La relance belge manque de nerfs
La relance belge manque de nerfs
De notre correspondant, Max Helleff (Bruxelles) - Ce n’est plus un gouffre mais un abysse. Le déficit public de la Belgique pour 2020 est estimé à 45 milliards d’euros. Le plus lourd de l’après-guerre avec un trou de 10,04% du produit intérieur brut. Auparavant, il atteignait 1,95% du PIB, soit 9,3 milliards.
Les raisons de cette dégringolade sont bien sûr à trouver dans la crise du coronavirus. 21 milliards d’euros ont été dégagés pour le seul soutien aux différents secteurs d’activité mis sur pause et aux travailleurs en péril. A contrario, les recettes fiscales se sont écroulées. Au total, estime le ministère du Budget, la crise aura eu un impact de 35,6 milliards.
Pierre Wunsch, le gouverneur de la Banque nationale de Belgique, insiste : «Je ne plaide pas pour un retour à l’assainissement budgétaire avant que la reprise soit suffisamment solide. Cela n’aurait aucun sens. Mais dès que la situation se sera normalisée, la Belgique devra se fixer un objectif budgétaire permettant de garantir la soutenabilité des finances publiques». Faute de pouvoir compter sur de nouveaux impôts, «l’essentiel de l’effort devra venir du côté des dépenses». Problème : la Belgique n’en finit plus de se serrer la ceinture depuis la crise économique et financière de 2008. La Fédération Wallonie-Bruxelles, le niveau de pouvoir qui organise l’enseignement francophone, passe ainsi pour être virtuellement en faillite.

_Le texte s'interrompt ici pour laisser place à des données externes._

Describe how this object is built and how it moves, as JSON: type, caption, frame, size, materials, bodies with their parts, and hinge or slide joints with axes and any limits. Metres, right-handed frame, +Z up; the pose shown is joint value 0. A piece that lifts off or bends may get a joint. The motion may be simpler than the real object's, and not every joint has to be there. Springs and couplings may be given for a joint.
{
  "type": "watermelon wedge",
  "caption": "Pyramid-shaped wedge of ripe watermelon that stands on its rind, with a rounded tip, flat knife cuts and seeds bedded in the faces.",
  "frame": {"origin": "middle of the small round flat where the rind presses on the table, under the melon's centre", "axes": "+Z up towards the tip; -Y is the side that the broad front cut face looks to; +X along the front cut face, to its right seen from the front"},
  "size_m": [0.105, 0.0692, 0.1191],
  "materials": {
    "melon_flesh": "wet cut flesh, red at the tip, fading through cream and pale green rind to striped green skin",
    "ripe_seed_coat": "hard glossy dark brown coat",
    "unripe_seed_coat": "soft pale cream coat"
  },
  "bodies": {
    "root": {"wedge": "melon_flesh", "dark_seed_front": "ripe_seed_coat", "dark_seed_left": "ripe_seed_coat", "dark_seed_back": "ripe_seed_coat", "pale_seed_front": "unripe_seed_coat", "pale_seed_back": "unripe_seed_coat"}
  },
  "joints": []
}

Le moment serait donc venu de se montrer créatif. Or, précisément, la Belgique vient de remettre à l’Europe le volet «réformes structurelles» de son plan de reprise et de résilience. C’est la condition sine qua non pour accéder aux 5,9 milliards d’euros qui lui sont promis d’ici à 2026.
Un problème de choix
Et là, la déception est à la hauteur de l’enjeu. Pour Le Soir, l’inventaire des réformes structurelles élaboré par les différents gouvernements du pays «démontre une impressionnante maîtrise de l’art du… copier-coller. Pour l’essentiel en effet, chaque entité expose sa déclaration de politique générale, comme si celle-ci répondait parfaitement aux demandes européennes.»

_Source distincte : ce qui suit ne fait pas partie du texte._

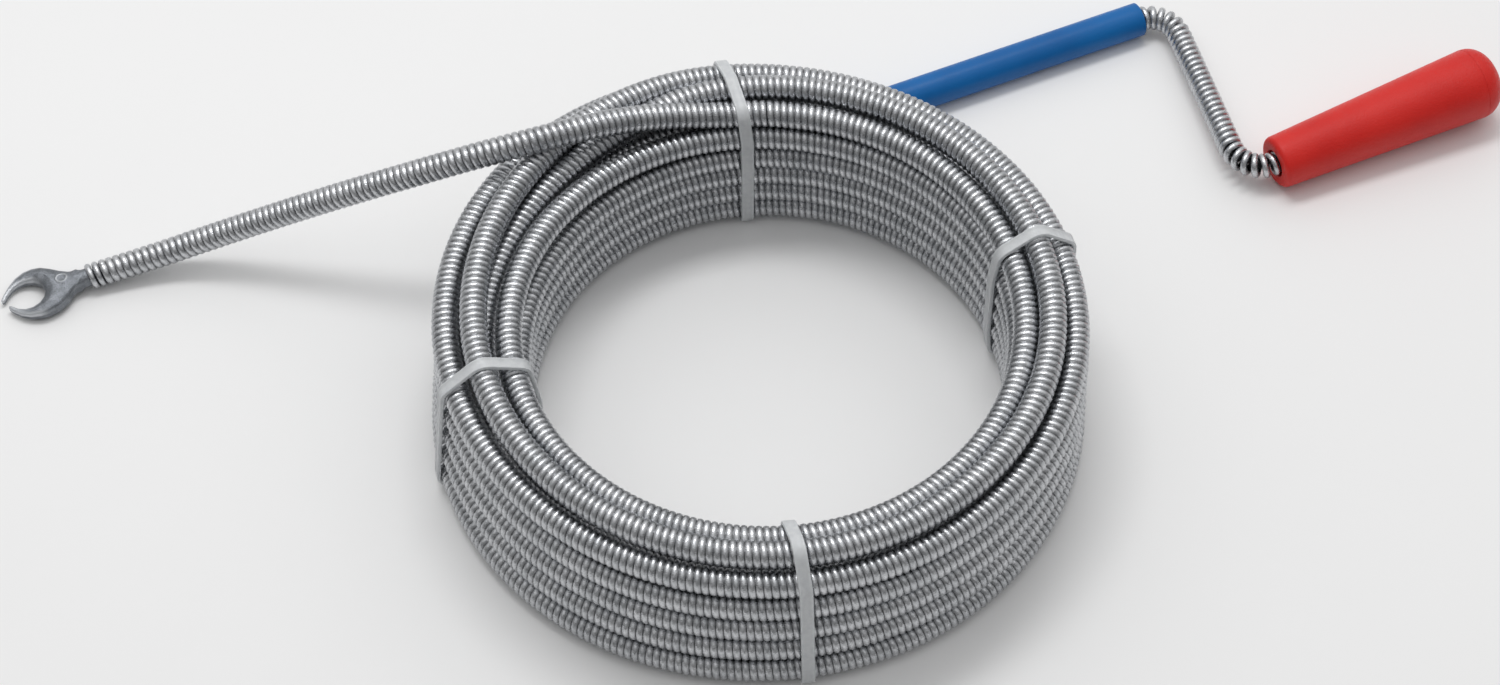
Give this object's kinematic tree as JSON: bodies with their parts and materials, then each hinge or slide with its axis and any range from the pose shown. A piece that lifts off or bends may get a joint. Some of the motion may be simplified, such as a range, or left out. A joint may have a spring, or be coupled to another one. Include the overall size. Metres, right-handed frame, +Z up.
{
  "type": "hand drain snake",
  "caption": "Long close-wound steel spring tied in a ring, with a claw at one end, and a crank bent in the spring with a guide sleeve and a free-turning handle at the other.",
  "frame": {"origin": "centre of the tied coil's eye, on the floor that the tool lies on", "axes": "+Z up out of the coil, +X towards the crank and handle, -X towards the claw, +Y the side that the free ends leave from"},
  "size_m": [0.5099, 0.2742, 0.0657],
  "materials": {
    "zinc_steel": "bright zinc-plated wire",
    "cast_zinc": "satin zinc casting",
    "blue_plastic": "smooth satin plastic tube",
    "red_plastic": "finely grained moulded plastic",
    "clear_nylon": "natural translucent nylon"
  },
  "bodies": {
    "snake": {"spring_coil": "zinc_steel", "spring_tail": "zinc_steel", "spring_crank": "zinc_steel", "claw_head": "cast_zinc", "retaining_ferrule": "zinc_steel", "thrust_washer": "zinc_steel", "cable_tie_back": "clear_nylon", "cable_tie_left": "clear_nylon", "cable_tie_front": "clear_nylon", "cable_tie_right": "clear_nylon"},
    "sleeve": {"guide_sleeve": "blue_plastic"},
    "handle": {"handle_grip": "red_plastic", "handle_end_cap": "red_plastic"}
  },
  "joints": [
    {"name": "handle_spin", "type": "hinge", "parent": "snake", "child": "handle", "pos_m": [0.17348, 0.09445, 0.00915], "axis": [0.9086, 0.4154, 0.0435], "continuous": true},
    {"name": "sleeve_spin", "type": "hinge", "parent": "snake", "child": "sleeve", "pos_m": [0.13178, 0.16185, 0.006], "axis": [-0.9174, -0.3981, 0], "continuous": true}
  ]
}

La Commission attendait des réformes dans les finances publiques, les soins de santé, la compétitivité ou encore la mobilité. Et bien sûr en matière de transition vers une économie bas carbone. La Belgique répond par un vaste catalogue d’intentions qui va de l’arrivée de la 5G au ferroviaire en passant par l’économie circulaire. A priori, ces listes sont compatibles. Le problème réside plutôt dans l’incapacité des différents niveaux de pouvoir belges à faire des choix précis. Circonstance aggravante : la plupart des projets émis datent de l’avant-covid, «alors que le plan de reprise demandé par l’Europe est censé répondre à la crise du coronavirus et aux faiblesses qu’elle a mises en évidence».
173 réformes
Plusieurs raisons peuvent expliquer cela : la crise sanitaire est chronophage, la plupart des partis sont au pouvoir et refusent de tirer un trait sur leur propre programme, les exécutifs manquent de leadership, etc.

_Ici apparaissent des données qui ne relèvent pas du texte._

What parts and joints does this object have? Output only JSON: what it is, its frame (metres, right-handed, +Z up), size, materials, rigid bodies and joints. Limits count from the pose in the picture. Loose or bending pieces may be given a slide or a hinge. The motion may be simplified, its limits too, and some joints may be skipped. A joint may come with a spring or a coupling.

En tout, le royaume a listé 173 réformes, soit le triple de ce que demande l’Europe. Cette dernière semble en outre dubitative face à certains projets (qui n’en sont pas) - comme la mise en application de telle ou telle directive européenne – ou tiennent de la quadrature du cercle comme la très controversée taxation automobile à Bruxelles dont la Flandre et la Wallonie ne veulent pas.
La Belgique doit remettre sa nouvelle proposition à la Commission avant le 30 avril à minuit.